— start of INFORMATION SHOWN —

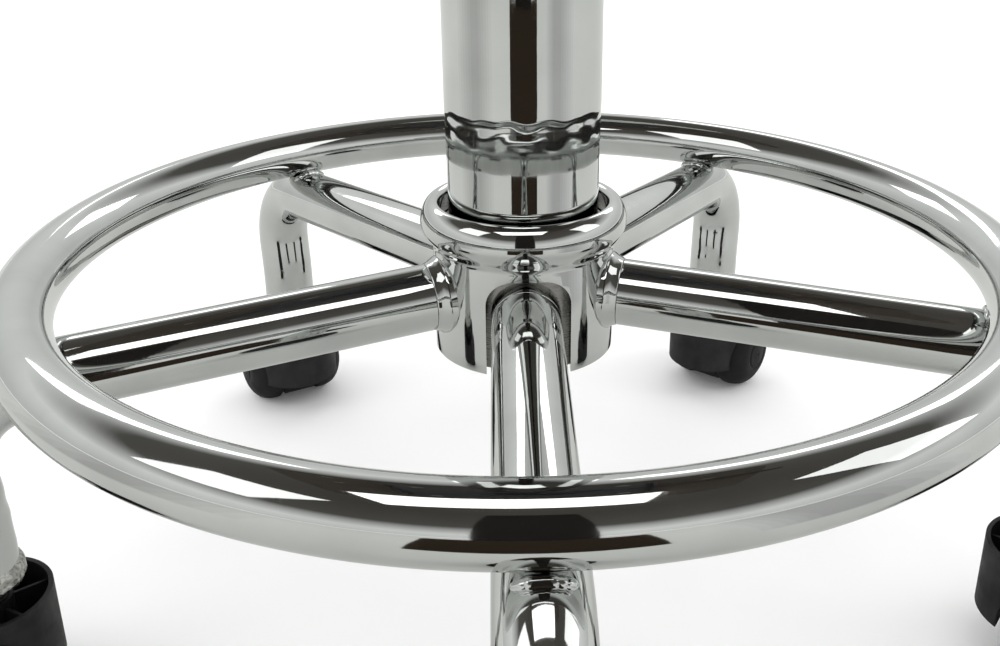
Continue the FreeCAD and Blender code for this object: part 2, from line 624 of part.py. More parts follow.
# ---- seat ----------------------------------------------------------------------------------------
ARM_HOLE_X = 150.0
ARM_HOLE_Y = (40.0, 140.0)
TNUT_RADIUS = 4.5
CORNER_RADIUS = 70.0
BOARD_INSET = 12.0


def seat_board():
    board = rounded_slab(SEAT_WIDTH - 2 * BOARD_INSET, SEAT_DEPTH - 2 * BOARD_INSET,
                         CORNER_RADIUS - BOARD_INSET, PLATE_TOP, BOARD_TOP)
    for x, y in corners(SEAT_BOLT_X, SEAT_BOLT_Y):
        board = board.cut(cylinder(M6_RADIUS, PLATE_TOP - 1, BOARD_TOP + 1, x, y))
    for side in (-1, 1):
        for y in ARM_HOLE_Y:
            board = board.cut(cylinder(TNUT_RADIUS, PLATE_TOP - 1, BOARD_TOP + 1, side * ARM_HOLE_X, y))
    return board


def arm_nuts():
    """Tee nuts in the seat board for a pair of armrests."""
    nuts = [tube(TNUT_RADIUS, M6_RADIUS, PLATE_TOP, BOARD_TOP, side * ARM_HOLE_X, y)
            for side in (-1, 1) for y in ARM_HOLE_Y]
    return group(nuts)


def seat_cushion():
    cushion = rounded_slab(SEAT_WIDTH, SEAT_DEPTH, CORNER_RADIUS, BOARD_TOP, SEAT_TOP)
    rims = [edge for edge in cushion.Edges if edge.BoundBox.ZMin > SEAT_TOP - 0.1]
    return cushion.makeFillet(18, rims)


parts["seat_board"] = seat_board()
parts["arm_nuts"] = arm_nuts()
parts["seat_cushion"] = seat_cushion()

# ---- backrest ------------------------------------------------------------------------------------
BAR_FRONT_END = 70.0
BAR_BEND_RADIUS = 40.0
BAR_TOP = BACK_PIVOT_Z + 85.0
BRACKET_HALF_X = 33.0
BRACKET_HALF_Z = 42.0
BRACKET_WALL = 5.0
BRACKET_FRONT = BAR_Y - BAR_THICKNESS / 2 - SLIDE_GAP - BRACKET_WALL
BRACKET_BACK = BAR_Y + BAR_THICKNESS / 2 + SLIDE_GAP + BRACKET_WALL
TILT_PIN_RADIUS = 4.0
LUG_RADIUS = 8.5
LUG_SPAN = (16.0, 22.0)
EAR_SPAN = (22.4, 26.4)
HINGE_PLATE_BACK = BACK_PIVOT_Y - 10.0
HINGE_PLATE_FRONT = HINGE_PLATE_BACK - 4.0
SHELL_THICKNESS = 10.0
SHELL_INSET = 10.0
BACK_BOLT_X = 36.0
BACK_BOLT_Z = 28.0


def back_bar():
    """Flat bar: level run under the seat, bend, and upright run behind it."""
    half = BAR_THICKNESS / 2
    inner = BAR_BEND_RADIUS - half
    outer = BAR_BEND_RADIUS + half
    turn_y = BAR_Y - BAR_BEND_RADIUS
    turn_z = BAR_Z + BAR_BEND_RADIUS
    level = block((-BAR_WIDTH / 2, BAR_WIDTH / 2), (BAR_FRONT_END, turn_y), (BAR_Z - half, BAR_Z + half))
    upright = block((-BAR_WIDTH / 2, BAR_WIDTH / 2), (BAR_Y - half, BAR_Y + half), (turn_z, BAR_TOP))
    bend = rod_x(outer, -BAR_WIDTH / 2, BAR_WIDTH / 2, turn_y, turn_z)
    bend = bend.cut(rod_x(inner, -BAR_WIDTH / 2 - 1, BAR_WIDTH / 2 + 1, turn_y, turn_z))
    quarter = block((-BAR_WIDTH / 2, BAR_WIDTH / 2), (turn_y, turn_y + outer), (turn_z - outer, turn_z))
    return fused([level, bend.common(quarter), upright])


def back_bracket():
    """Carrier that slides on the upright bar and holds the backrest's tilt pin in two lugs."""
    half = BAR_WIDTH / 2 + SLIDE_GAP
    body = block((-BRACKET_HALF_X, BRACKET_HALF_X), (BRACKET_FRONT, BRACKET_BACK),
                 (BACK_PIVOT_Z - BRACKET_HALF_Z, BACK_PIVOT_Z + BRACKET_HALF_Z))
    body = body.makeFillet(3, [edge for edge in body.Edges if edge.Length > 2 * BRACKET_HALF_Z - 1])
    slot_z = (BACK_PIVOT_Z - BRACKET_HALF_Z - 1, BACK_PIVOT_Z + BRACKET_HALF_Z + 1)
    body = body.cut(block((-half, half), (BRACKET_FRONT + BRACKET_WALL, BRACKET_BACK - BRACKET_WALL), slot_z))
    for side in (-1, 1):
        low, high = sorted((side * LUG_SPAN[0], side * LUG_SPAN[1]))
        lug = rod_x(LUG_RADIUS, low, high, BACK_PIVOT_Y, BACK_PIVOT_Z)
        lug = lug.fuse(block((low, high), (BACK_PIVOT_Y, BRACKET_FRONT + 1),
                             (BACK_PIVOT_Z - LUG_RADIUS, BACK_PIVOT_Z + LUG_RADIUS)))
        body = body.fuse(lug)
    body = body.cut(rod_x(TILT_PIN_RADIUS, -BRACKET_HALF_X, BRACKET_HALF_X, BACK_PIVOT_Y, BACK_PIVOT_Z))
    knob_bore = rod_y(4.0 + RUNNING_GAP, BRACKET_BACK - BRACKET_WALL - 0.1, BRACKET_BACK + 1, 0, BACK_PIVOT_Z)
    return body.cut(knob_bore)


def hinge_plate():
    """Steel plate behind the backrest with two ears that turn on the tilt pin."""
    plate = block((-48, 48), (HINGE_PLATE_FRONT, HINGE_PLATE_BACK), (BACK_PIVOT_Z - 40, BACK_PIVOT_Z + 40))
    for side in (-1, 1):
        low, high = sorted((side * EAR_SPAN[0], side * EAR_SPAN[1]))
        ear = rod_x(LUG_RADIUS, low, high, BACK_PIVOT_Y, BACK_PIVOT_Z)
        ear = ear.fuse(block((low, high), (HINGE_PLATE_BACK - 1, BACK_PIVOT_Y),
                             (BACK_PIVOT_Z - LUG_RADIUS, BACK_PIVOT_Z + LUG_RADIUS)))
        plate = plate.fuse(ear)
    plate = plate.cut(rod_x(TILT_PIN_RADIUS + RUNNING_GAP, -30, 30, BACK_PIVOT_Y, BACK_PIVOT_Z))
    for x, z in corners(BACK_BOLT_X, BACK_BOLT_Z):
        hole = rod_y(M6_RADIUS + 0.3, HINGE_PLATE_FRONT - 1, HINGE_PLATE_BACK + 1, x, BACK_PIVOT_Z + z)
        plate = plate.cut(hole)
    return plate.removeSplitter()


def curved_pad(width, height, radius, thickness, corner):
    """Rounded rectangle bent to hug the sitter: its back face lies on a large upright cylinder."""
    centre_y = HINGE_PLATE_FRONT - BACK_CURVE_RADIUS
    back_y = centre_y + radius
    low = BACK_PIVOT_Z - height / 2
    high = BACK_PIVOT_Z + height / 2
    band = tube(radius, radius - thickness, low, high, 0, centre_y)
    outline = block((-width / 2, width / 2), (0, back_y + 1), (low, high))
    edges = [edge for edge in outline.Edges if abs(edge.tangentAt(edge.FirstParameter).y) > 0.9]
    return band.common(outline.makeFillet(corner, edges))


def back_bolts():
    bolts = []
    for x, z in corners(BACK_BOLT_X, BACK_BOLT_Z):
        head = rod_y(5.5, HINGE_PLATE_BACK, HINGE_PLATE_BACK + 3, x, BACK_PIVOT_Z + z)
        shank = rod_y(M6_RADIUS, HINGE_PLATE_FRONT - 9, HINGE_PLATE_BACK + 1, x, BACK_PIVOT_Z + z)
        bolts.append(head.fuse(shank))
    return group(bolts)


def back_shell():
    shell = curved_pad(BACK_WIDTH - 2 * SHELL_INSET, BACK_HEIGHT - 2 * SHELL_INSET,
                       BACK_CURVE_RADIUS, SHELL_THICKNESS, 50.0)
    shell = shell.cut(block((-48.3, 48.3), (HINGE_PLATE_FRONT - 1.8, HINGE_PLATE_FRONT + 1),
                            (BACK_PIVOT_Z - 40.3, BACK_PIVOT_Z + 40.3)))
    seat = block((-48, 48), (HINGE_PLATE_FRONT - 1.8, HINGE_PLATE_FRONT),
                 (BACK_PIVOT_Z - 40, BACK_PIVOT_Z + 40))
    shell = fused([shell, seat])
    for x, z in corners(BACK_BOLT_X, BACK_BOLT_Z):
        shell = shell.cut(rod_y(M6_RADIUS, HINGE_PLATE_FRONT - 9, HINGE_PLATE_FRONT + 1, x, BACK_PIVOT_Z + z))
    return shell


parts["back_bar"] = back_bar()
parts["back_bracket"] = back_bracket()
parts["height_knob"] = moved(turned(star_knob(26.0), 90, X_AXIS),
                             0, BAR_Y + BAR_THICKNESS / 2 + 0.4, BACK_PIVOT_Z)
parts["tilt_pin"] = rod_x(TILT_PIN_RADIUS, -28, 28, BACK_PIVOT_Y, BACK_PIVOT_Z)
parts["hinge_plate"] = hinge_plate()
parts["back_bolts"] = back_bolts()
parts["back_shell"] = back_shell()
parts["back_cushion"] = curved_pad(BACK_WIDTH, BACK_HEIGHT, BACK_CURVE_RADIUS - SHELL_THICKNESS,
                                   BACK_CUSHION_THICKNESS, 60.0)

os.makedirs("parts", exist_ok=True)
for name, shape in parts.items():
    shape.exportStep("parts/%s.step" % name)
    bounds = shape.BoundBox
    print("%-24s solids %2d valid %s volume %9.0f  x %.1f..%.1f y %.1f..%.1f z %.1f..%.1f" % (
        name, len(shape.Solids), shape.isValid(), shape.Volume, bounds.XMin, bounds.XMax,
        bounds.YMin, bounds.YMax, bounds.ZMin, bounds.ZMax))
print(len(parts), "nodes")
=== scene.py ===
"""Drafting chair: chromed five-legged base with a foot ring, casters, gas lift, padded seat and back.

Builders work in millimetres above the floor and turn into metres when a mesh is made.
"""
import json
import math

import bmesh
import bpy
import numpy as np
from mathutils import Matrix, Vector, noise
from mathutils.bvhtree import BVHTree

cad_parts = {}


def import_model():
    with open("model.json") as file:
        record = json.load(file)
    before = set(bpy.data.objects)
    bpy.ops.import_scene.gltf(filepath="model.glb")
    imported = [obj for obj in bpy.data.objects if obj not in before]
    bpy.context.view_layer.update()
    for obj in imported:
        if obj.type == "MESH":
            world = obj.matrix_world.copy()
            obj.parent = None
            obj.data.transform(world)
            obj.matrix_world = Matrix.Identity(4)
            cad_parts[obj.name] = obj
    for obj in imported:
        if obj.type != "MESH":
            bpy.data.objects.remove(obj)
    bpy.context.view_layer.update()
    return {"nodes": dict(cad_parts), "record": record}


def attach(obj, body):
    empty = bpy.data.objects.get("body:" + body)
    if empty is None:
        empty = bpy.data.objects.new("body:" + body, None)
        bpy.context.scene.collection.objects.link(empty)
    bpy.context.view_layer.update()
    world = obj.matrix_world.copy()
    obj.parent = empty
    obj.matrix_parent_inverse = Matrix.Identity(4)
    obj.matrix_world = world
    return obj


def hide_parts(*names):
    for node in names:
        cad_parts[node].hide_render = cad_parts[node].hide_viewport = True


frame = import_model()
nodes = frame["nodes"]
scene = bpy.context.scene

MM = 0.001
TURN = 2 * math.pi

# ---- dimensions shared with the CAD part ---------------------------------------------------------
LEG_OFFSETS = (-1.7, 1.0, 1.7, -0.3, -0.7)       # degrees off an even fifth of a turn
LEG_ANGLES = [-90.0 + 72.0 * place + offset for place, offset in enumerate(LEG_OFFSETS)]
LEG_RADIUS = 11.0
LEG_WALL = 1.5
LEG_SLOPE = 3.5
LEG_AXIS_DROP = 9.7
LEG_START = 33.3
LEG_BEND = 26.0
LEG_CURL = 4.0
LEG_CURL_RUN = 12.0
LEG_REVERSE = 60.0
LEG_END = 52.0
CASTER_CIRCLE = 177.5
RING_HEIGHT = 130.0
RING_RADIUS = 154.5
RING_TUBE = 9.5
HUB_RADIUS = 30.0
HUB_BORE = 27.2
HUB_BOTTOM = 98.0
HUB_TOP = 149.0
COLLAR_RADIUS = 34.0
COLLAR_BOTTOM = 135.0
SLOT_HALF = 13.5
SLOT_TOP = 130.6
SLOT_CORNER = 9.0
SLOT_ANGLE = -90.0
NECK_HOLE = 12.5
COLUMN_RADIUS = 25.0
COLUMN_BOTTOM = 101.0
COLUMN_TOP = 435.0
SHOULDER = 176.5
WHEEL_RADIUS = 18.0
WHEEL_INNER = 7.9
WHEEL_OUTER = 22.8
TRAIL = 10.5
CASTER_YAW = [14.0, -24.0, -8.0, -9.0, 19.0]
SEAT_BASE = 529.0
BACK_CENTRE_Z = 860.0
BACK_CURVE = 690.0
BACK_FACE_Y = 197.0
PAD_GAP = 0.3                     # between a cushion and what it lies on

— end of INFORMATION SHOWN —

▶ WHAT YOU HAVE TO DO:
Please repeat word for word the lines above that run from the beginning through the line containing "BOARD_INSET = 12.0", keeping both the first and that last line.

▶ OUTPUT FOR THIS EXERCISE:
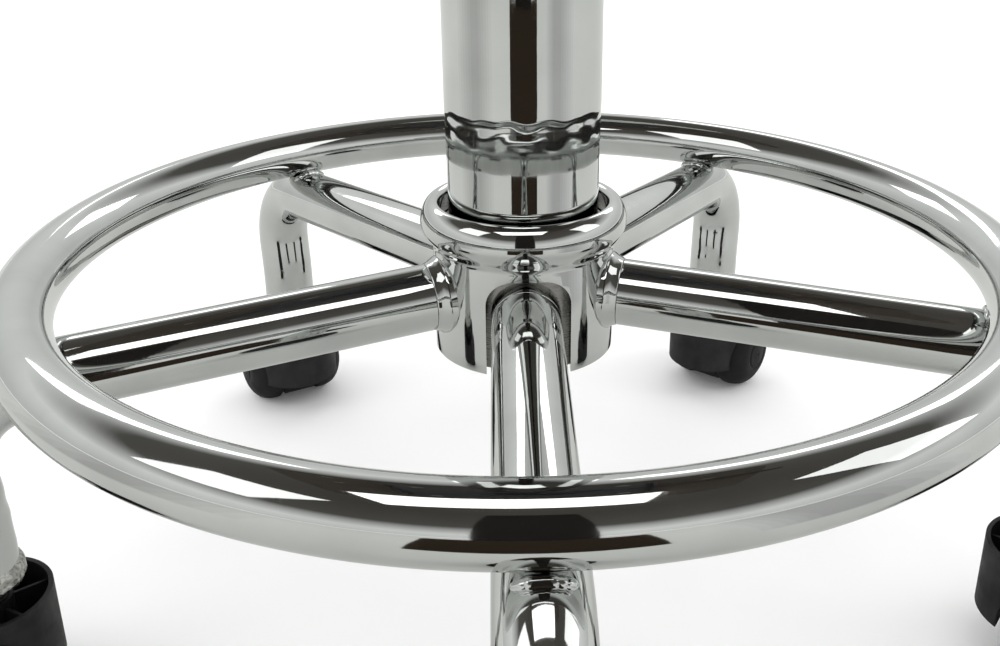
Continue the FreeCAD and Blender code for this object: part 2, from line 624 of part.py. More parts follow.
# ---- seat ----------------------------------------------------------------------------------------
ARM_HOLE_X = 150.0
ARM_HOLE_Y = (40.0, 140.0)
TNUT_RADIUS = 4.5
CORNER_RADIUS = 70.0
BOARD_INSET = 12.0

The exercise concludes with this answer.